• _Problem description_
The lines to reproduce run from the first one through the line containing "towards the front.". Reproduce them exactly.

• _Provided data_
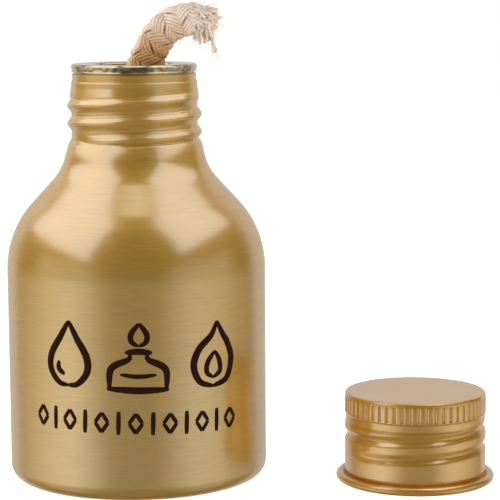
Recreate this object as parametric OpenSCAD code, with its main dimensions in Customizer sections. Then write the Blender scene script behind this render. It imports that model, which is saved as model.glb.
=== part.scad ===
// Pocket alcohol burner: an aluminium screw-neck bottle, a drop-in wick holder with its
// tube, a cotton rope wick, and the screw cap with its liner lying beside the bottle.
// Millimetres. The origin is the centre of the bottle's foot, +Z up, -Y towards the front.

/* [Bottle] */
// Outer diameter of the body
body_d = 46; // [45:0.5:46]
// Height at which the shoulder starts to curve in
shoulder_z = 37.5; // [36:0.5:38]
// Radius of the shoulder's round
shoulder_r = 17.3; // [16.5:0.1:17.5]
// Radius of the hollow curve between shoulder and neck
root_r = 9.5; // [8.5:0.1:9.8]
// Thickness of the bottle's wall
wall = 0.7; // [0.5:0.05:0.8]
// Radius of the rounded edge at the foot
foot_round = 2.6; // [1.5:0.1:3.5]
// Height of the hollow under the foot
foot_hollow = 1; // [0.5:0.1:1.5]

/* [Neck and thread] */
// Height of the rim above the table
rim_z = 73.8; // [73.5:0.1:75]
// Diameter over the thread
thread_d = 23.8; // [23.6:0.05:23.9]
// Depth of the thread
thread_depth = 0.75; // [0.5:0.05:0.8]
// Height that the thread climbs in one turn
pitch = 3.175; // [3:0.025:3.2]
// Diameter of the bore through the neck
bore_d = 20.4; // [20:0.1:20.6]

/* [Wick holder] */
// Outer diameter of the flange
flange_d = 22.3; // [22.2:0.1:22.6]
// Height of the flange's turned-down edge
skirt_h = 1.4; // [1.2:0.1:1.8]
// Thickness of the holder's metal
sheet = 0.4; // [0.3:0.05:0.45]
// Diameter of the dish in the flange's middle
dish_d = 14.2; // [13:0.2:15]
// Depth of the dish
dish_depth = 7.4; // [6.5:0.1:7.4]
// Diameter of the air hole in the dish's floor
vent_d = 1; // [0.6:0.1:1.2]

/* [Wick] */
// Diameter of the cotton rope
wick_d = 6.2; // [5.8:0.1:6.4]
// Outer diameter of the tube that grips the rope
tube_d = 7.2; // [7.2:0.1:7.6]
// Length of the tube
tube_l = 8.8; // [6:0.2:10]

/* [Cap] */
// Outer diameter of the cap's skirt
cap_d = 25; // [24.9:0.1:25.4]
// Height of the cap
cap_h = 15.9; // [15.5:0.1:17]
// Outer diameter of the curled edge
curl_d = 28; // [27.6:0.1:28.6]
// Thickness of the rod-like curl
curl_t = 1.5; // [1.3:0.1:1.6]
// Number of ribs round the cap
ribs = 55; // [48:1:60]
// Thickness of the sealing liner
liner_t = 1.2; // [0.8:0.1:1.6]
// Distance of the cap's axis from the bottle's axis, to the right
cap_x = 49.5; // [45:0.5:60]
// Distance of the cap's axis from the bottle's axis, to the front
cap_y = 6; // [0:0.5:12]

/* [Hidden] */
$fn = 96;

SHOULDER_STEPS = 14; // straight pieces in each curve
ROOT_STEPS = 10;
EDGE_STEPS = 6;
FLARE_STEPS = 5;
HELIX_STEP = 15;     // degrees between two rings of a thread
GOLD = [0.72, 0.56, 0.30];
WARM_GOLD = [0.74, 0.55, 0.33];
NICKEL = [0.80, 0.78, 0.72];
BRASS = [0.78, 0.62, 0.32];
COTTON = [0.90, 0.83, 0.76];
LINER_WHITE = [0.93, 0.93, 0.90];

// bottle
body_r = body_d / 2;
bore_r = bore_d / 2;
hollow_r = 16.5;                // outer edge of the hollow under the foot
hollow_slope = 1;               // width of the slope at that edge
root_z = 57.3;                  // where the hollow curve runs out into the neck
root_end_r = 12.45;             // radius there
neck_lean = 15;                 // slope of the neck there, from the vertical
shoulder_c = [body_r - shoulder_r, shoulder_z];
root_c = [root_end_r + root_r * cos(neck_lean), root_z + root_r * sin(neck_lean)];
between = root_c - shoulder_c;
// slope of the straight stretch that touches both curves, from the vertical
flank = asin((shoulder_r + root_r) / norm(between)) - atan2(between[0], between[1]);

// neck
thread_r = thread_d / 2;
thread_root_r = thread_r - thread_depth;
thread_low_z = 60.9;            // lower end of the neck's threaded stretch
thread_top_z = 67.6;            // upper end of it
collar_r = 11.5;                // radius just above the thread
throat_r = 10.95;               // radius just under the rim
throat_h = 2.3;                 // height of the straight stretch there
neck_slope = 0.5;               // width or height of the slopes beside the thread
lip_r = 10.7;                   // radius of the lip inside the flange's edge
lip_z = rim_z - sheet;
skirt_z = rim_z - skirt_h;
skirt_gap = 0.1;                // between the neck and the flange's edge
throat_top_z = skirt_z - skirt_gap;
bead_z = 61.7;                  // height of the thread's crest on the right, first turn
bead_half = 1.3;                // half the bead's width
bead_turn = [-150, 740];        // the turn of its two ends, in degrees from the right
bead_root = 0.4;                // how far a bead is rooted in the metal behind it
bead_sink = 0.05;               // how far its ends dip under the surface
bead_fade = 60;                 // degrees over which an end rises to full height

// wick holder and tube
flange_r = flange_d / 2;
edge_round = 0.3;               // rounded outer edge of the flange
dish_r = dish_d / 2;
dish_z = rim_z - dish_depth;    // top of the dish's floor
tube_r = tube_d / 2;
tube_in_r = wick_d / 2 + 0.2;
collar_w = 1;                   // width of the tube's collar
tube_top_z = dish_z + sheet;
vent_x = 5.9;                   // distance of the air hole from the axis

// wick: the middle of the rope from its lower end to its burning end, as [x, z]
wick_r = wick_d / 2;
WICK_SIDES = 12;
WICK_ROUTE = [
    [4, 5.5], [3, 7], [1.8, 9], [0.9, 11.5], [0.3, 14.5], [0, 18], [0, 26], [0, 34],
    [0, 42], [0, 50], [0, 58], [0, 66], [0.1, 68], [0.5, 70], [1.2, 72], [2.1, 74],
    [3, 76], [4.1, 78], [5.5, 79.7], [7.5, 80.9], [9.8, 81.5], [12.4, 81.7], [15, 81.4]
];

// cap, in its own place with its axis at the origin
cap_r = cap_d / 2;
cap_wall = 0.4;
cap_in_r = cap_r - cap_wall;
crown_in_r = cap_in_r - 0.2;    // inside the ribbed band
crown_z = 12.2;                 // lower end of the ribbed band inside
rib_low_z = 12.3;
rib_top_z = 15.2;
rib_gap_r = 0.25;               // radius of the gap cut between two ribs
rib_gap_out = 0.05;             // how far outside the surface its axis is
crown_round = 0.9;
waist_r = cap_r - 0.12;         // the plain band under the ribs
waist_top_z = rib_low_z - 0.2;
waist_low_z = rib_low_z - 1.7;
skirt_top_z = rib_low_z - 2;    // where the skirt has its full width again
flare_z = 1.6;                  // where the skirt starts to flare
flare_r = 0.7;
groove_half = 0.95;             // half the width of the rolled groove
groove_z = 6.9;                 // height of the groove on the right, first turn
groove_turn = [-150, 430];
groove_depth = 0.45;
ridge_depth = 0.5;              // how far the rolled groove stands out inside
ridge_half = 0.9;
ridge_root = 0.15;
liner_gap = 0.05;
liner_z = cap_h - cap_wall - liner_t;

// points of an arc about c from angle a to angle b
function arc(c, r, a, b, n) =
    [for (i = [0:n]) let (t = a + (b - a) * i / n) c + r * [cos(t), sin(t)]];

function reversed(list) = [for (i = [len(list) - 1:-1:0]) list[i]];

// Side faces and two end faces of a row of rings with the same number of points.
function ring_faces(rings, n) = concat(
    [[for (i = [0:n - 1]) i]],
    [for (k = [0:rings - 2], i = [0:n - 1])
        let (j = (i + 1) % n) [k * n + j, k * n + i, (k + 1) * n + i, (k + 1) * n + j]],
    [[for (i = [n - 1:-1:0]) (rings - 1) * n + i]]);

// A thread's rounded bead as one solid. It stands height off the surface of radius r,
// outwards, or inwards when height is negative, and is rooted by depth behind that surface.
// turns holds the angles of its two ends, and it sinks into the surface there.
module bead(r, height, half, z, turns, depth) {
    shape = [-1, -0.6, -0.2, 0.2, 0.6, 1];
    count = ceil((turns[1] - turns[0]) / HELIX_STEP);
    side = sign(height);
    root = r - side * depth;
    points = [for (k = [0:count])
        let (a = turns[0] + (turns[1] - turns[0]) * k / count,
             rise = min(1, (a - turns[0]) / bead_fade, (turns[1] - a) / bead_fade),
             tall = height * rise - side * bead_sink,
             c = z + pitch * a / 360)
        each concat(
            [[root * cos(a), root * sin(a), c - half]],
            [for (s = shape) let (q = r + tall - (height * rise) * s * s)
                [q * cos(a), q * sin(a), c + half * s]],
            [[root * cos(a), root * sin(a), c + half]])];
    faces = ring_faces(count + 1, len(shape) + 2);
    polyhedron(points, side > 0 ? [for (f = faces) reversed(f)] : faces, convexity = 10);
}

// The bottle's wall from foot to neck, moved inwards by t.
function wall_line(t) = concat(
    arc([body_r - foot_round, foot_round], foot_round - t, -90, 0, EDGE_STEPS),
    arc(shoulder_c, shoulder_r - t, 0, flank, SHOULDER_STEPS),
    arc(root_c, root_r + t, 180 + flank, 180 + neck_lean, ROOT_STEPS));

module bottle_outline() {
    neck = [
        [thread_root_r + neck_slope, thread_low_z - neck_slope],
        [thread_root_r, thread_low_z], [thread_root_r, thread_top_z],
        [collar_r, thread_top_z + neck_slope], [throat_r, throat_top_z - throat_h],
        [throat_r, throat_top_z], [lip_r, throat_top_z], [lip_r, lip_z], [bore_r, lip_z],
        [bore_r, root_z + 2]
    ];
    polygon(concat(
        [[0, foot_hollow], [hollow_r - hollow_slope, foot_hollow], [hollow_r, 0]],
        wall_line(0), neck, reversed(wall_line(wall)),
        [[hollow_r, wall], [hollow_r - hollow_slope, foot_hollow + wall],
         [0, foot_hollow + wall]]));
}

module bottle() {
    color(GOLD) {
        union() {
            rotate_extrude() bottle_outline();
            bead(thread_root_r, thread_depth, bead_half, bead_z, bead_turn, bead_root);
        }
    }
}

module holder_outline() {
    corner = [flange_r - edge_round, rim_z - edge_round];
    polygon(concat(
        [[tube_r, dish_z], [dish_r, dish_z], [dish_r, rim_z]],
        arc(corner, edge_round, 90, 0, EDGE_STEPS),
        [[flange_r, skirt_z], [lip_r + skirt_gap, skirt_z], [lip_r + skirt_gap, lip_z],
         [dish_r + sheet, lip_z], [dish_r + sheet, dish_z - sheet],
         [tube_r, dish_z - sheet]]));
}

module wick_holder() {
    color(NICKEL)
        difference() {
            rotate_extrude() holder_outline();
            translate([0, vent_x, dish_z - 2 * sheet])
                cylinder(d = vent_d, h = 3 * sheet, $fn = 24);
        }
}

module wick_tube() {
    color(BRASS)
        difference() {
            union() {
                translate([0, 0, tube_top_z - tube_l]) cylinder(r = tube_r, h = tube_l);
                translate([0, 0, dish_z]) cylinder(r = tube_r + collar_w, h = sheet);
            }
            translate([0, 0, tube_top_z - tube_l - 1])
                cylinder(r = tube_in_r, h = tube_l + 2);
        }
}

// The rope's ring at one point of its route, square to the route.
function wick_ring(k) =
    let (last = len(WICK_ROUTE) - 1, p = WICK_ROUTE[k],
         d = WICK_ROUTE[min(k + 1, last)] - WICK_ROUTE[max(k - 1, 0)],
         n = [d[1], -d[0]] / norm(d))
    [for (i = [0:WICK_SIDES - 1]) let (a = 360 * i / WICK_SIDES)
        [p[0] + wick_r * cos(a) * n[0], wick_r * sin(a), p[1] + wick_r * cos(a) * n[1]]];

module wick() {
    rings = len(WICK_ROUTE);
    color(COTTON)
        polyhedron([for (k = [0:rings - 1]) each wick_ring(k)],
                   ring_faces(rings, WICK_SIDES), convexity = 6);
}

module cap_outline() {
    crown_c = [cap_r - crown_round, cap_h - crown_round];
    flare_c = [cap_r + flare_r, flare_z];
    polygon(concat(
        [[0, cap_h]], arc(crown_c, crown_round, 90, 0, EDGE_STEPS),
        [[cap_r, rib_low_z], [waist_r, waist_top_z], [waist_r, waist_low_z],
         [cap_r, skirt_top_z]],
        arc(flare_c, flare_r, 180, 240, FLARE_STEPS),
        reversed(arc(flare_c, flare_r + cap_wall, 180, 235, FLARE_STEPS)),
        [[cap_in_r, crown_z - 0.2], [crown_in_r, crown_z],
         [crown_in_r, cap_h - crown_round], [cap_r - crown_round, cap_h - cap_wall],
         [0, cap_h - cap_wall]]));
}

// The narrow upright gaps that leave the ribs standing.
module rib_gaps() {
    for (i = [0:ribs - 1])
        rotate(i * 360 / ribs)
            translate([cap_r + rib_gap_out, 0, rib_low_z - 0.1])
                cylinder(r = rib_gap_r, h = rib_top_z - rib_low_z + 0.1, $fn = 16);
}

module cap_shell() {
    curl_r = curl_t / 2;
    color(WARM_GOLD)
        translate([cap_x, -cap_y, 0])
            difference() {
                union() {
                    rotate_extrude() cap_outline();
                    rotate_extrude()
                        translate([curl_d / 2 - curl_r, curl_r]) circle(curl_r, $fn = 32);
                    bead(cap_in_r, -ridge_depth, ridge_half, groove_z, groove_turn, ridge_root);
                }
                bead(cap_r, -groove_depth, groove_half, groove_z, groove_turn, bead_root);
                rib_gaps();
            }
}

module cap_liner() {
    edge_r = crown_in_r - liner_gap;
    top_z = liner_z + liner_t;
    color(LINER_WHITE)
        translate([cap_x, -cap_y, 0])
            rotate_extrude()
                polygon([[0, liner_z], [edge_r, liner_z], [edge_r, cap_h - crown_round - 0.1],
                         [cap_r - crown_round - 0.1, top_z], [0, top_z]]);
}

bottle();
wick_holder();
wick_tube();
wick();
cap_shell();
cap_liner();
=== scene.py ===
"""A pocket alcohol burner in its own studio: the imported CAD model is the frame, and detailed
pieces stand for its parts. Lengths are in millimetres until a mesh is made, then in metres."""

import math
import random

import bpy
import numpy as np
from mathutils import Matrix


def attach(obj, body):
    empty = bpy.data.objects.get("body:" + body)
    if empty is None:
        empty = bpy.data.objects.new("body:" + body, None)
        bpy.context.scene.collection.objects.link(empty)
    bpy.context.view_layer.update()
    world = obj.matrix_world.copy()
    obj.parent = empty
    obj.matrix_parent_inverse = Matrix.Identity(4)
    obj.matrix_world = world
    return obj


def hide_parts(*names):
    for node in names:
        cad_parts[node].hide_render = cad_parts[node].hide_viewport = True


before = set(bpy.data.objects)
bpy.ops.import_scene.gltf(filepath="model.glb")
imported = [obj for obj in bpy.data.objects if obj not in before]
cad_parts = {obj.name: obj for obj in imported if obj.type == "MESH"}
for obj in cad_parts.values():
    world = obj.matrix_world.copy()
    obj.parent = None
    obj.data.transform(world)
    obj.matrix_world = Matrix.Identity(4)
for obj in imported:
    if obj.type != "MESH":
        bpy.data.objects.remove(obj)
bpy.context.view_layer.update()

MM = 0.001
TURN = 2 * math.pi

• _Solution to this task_
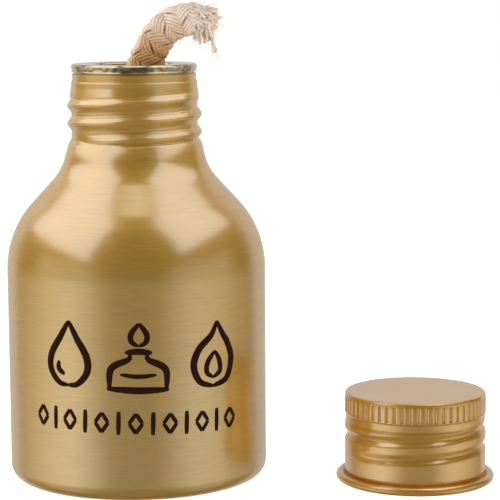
Recreate this object as parametric OpenSCAD code, with its main dimensions in Customizer sections. Then write the Blender scene script behind this render. It imports that model, which is saved as model.glb.
=== part.scad ===
// Pocket alcohol burner: an aluminium screw-neck bottle, a drop-in wick holder with its
// tube, a cotton rope wick, and the screw cap with its liner lying beside the bottle.
// Millimetres. The origin is the centre of the bottle's foot, +Z up, -Y towards the front.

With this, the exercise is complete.